A flashy striker who scored seven times in 29 appearances for the Polish national team, Terlecki came to Pittsburgh in 1981 and scored a franchise-record 184 goals in four seasons. His time in Pittsburgh coincided with the height of popularity for the Major Indoor Soccer League and the Spirit, which regularly drew larger crowds to the Civic Arena than the Penguins before the arrival of Mario Lemieux in 1984.

A cause of death was not announced by the Polish Federation, but a Radio Poland report said Terlecki had battled a long illness.

“I kept up with him and with his two sons, but it was becoming more and more difficult because of his illnesses,” Robert Morris women's soccer coach and fellow Poland native John Kowalski said. “I just spoke with his son, Maciej, and he said (his father) died last night in his sleep, most likely from some kind of heart condition or heart attack.”

Born in Warsaw on Nov. 13, 1955, Terlecki began his professional career at age 17 and played for three clubs in the Polish top division. He was first selected for the national team as a 21-year-old, but his career for Poland was cut short due to his activism off the field.

Openly critical of the communist governments of Poland and the Soviet Union, Terlecki was twice suspended by the Polish federation for attempting to form a player's union. In November 1980, he was one of the key figures in a public incident between coaches and players in a Polish airport, and later that month, he arranged a meeting between players and Pope John Paul II on a trip to Italy, despite warnings from the federation and government that such a meeting was forbidden.

Kowalski, a former MLS and Riverhounds coach, was coaching the Spirit at that time, and he helped orchestrate a move for his out-of-favor countryman to Pittsburgh.

“He was a little bit rebellious toward authority, especially communist authority,” Kowalski said. “A player had been kicked off the team for rules violations, and he stood up for the player who got suspended. That's what got him kicked off the Polish national team.

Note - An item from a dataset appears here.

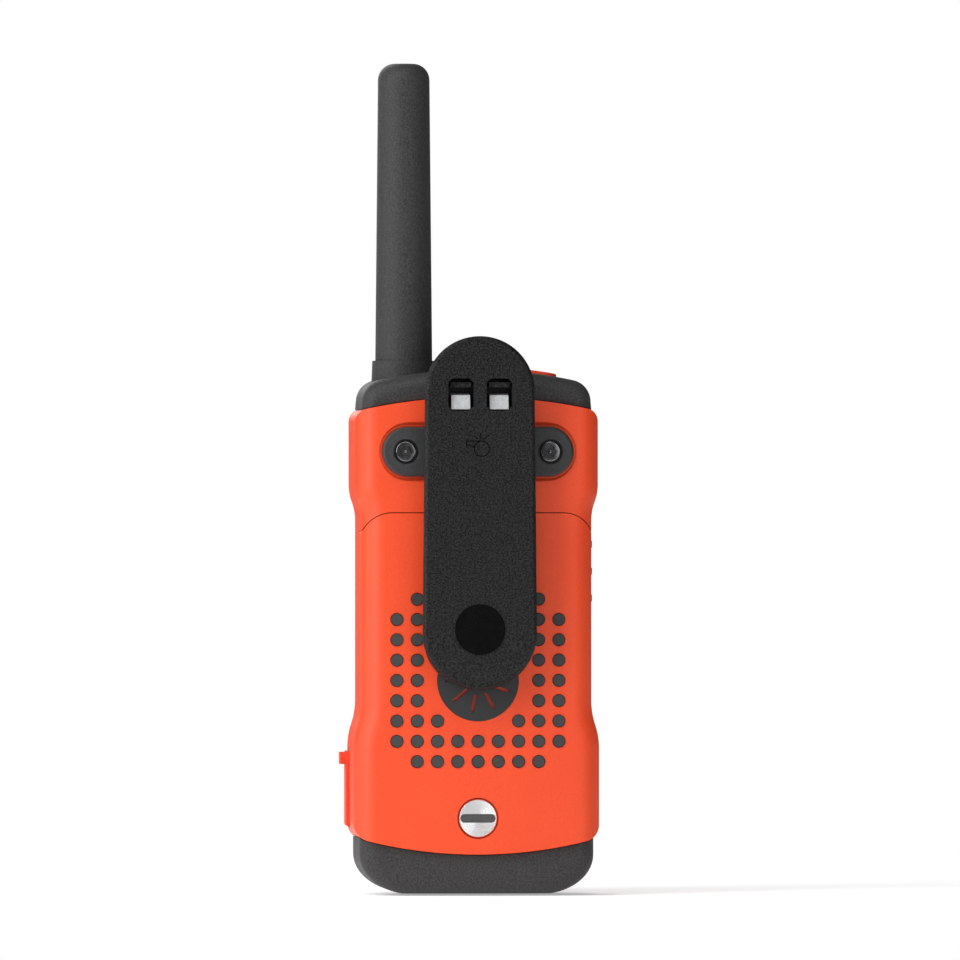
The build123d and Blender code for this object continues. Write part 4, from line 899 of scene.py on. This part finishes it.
def addCamera():
    back = wayTo(cameraLook["azimuth"], cameraLook["elevation"])
    turn = radians(cameraLook["azimuth"])
    left = Vector((-cos(turn), -sin(turn), 0))
    target = left * cameraLook["aside"] + Vector((0, 0, cameraLook["height"]))
    data = bpy.data.cameras.new("StudioCamera")
    data.sensor_width = cameraLook["sensorMm"]
    data.lens = cameraLook["sensorMm"] * cameraLook["distance"] / cameraLook["width"]
    data.clip_start = cameraLook["near"]
    camera = bpy.data.objects.new("StudioCamera", data)
    standAt(camera, target, back, cameraLook["distance"])
    bpy.context.scene.camera = camera


lights = {   # azimuth, elevation, distance in metres, size, watts
    "KeySoftbox": (128, 22, 0.9, (0.45, 0.8), 6.2),
    "FillSoftbox": (206, 14, 1.1, (0.6, 0.8), 2.0),
    "TopSoftbox": (165, 58, 0.9, (0.7, 0.5), 3.4),
    "FrontSoftbox": (20, 30, 1.1, (0.6, 0.8), 5.0),
    "SideStrip": (88, 6, 0.8, (0.10, 0.8), 1.6),
}
lightAim = 0.08          # height the lights point at


def addLights():
    aim = Vector((0, 0, lightAim))
    for name, (azimuth, elevation, distance, size, watts) in lights.items():
        data = bpy.data.lights.new(name, "AREA")
        data.shape = "RECTANGLE"
        data.size, data.size_y = size
        data.energy = watts
        lamp = bpy.data.objects.new(name, data)
        standAt(lamp, aim, wayTo(azimuth, elevation), distance)


studio = {"radius": 0.45, "below": 0.0003, "fibreScale": 40.0, "paper": ("F8F8F8", "FAFAFA"),
          "rough": 0.9, "lift": 0.35, "seen": 1.0, "glow": 0.10}


def addStudio():
    # white paper floor, and a white surround that is seen bright but lights only a little
    white = (1, 1, 1, 1)
    bpy.ops.mesh.primitive_circle_add(radius=studio["radius"], vertices=96, fill_type="NGON",
                                      location=(0, 0, -studio["below"]))
    floor = bpy.context.object
    floor.name = "PaperFloor"
    material, tree, shader, place = startMaterial("Seamless paper white")
    fibre = addNode(tree, "ShaderNodeTexNoise", {
        "Vector": place, "Scale": studio["fibreScale"]})
    tree.links.new(twoColours(tree, fibre.outputs["Fac"], *studio["paper"]),
                   shader.inputs["Base Color"])
    shader.inputs["Roughness"].default_value = studio["rough"]
    shader.inputs["Emission Color"].default_value = white
    shader.inputs["Emission Strength"].default_value = studio["lift"]
    floor.data.materials.append(material)
    world = bpy.data.worlds.new("Surround")
    bpy.context.scene.world = world
    world.use_nodes = True
    tree = world.node_tree
    tree.nodes.clear()
    seen = addNode(tree, "ShaderNodeBackground", {"Color": white, "Strength": studio["seen"]})
    glow = addNode(tree, "ShaderNodeBackground", {"Color": white, "Strength": studio["glow"]})
    path = addNode(tree, "ShaderNodeLightPath")
    mix = addNode(tree, "ShaderNodeMixShader", {0: path.outputs["Is Camera Ray"]})
    tree.links.new(glow.outputs[0], mix.inputs[1])
    tree.links.new(seen.outputs[0], mix.inputs[2])
    out = addNode(tree, "ShaderNodeOutputWorld")
    tree.links.new(mix.outputs[0], out.inputs["Surface"])


addCamera()
addLights()
addStudio()
bpy.context.scene.view_settings.view_transform = "Standard"
print("camera, lights and floor done")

“During that time, he got into the Solidarity movement, which was very anti-communist, and he eventually moved to Holland. ... I was able to help him out and organize for his family to come to Pittsburgh from Holland.”

“He was really pretty radical to come here from Poland. I could see Stan making waves like that, because of the way he would get his mind set on things,” said Paul Child, Terlecki's teammate and one of the Spirit's best-known players. “He was a smart guy and spent a lot of time at home, educating himself, learning the language. He really wanted to be part of this country.”

Terlecki and his family settled in Pittsburgh, where he played from 1981-83 and 1984-86. He was the MISL co-MVP in 1982, and also played stints with the MISL's Golden Bay Earthquakes and the North American Soccer League's New York Cosmos before returning to Poland in 1986.

He finished his career in his homeland in 1993, but he was never selected for a return to the national team. Kowalski said Terlecki remained involved in soccer after his playing career by getting his coaching license and working with a high-level youth club in Poland.

“All I thought when I first met Stan was what a great player,” Child said. “We got on well, but we had two totally different styles. He had a lot more skill than I did; I was more a battler and made sure to be in the right place at the right time for him.

“My prayers go out to his family and kids, who were good players in their own right. It's a sad loss for the game. He was definitely an icon for the Spirit.”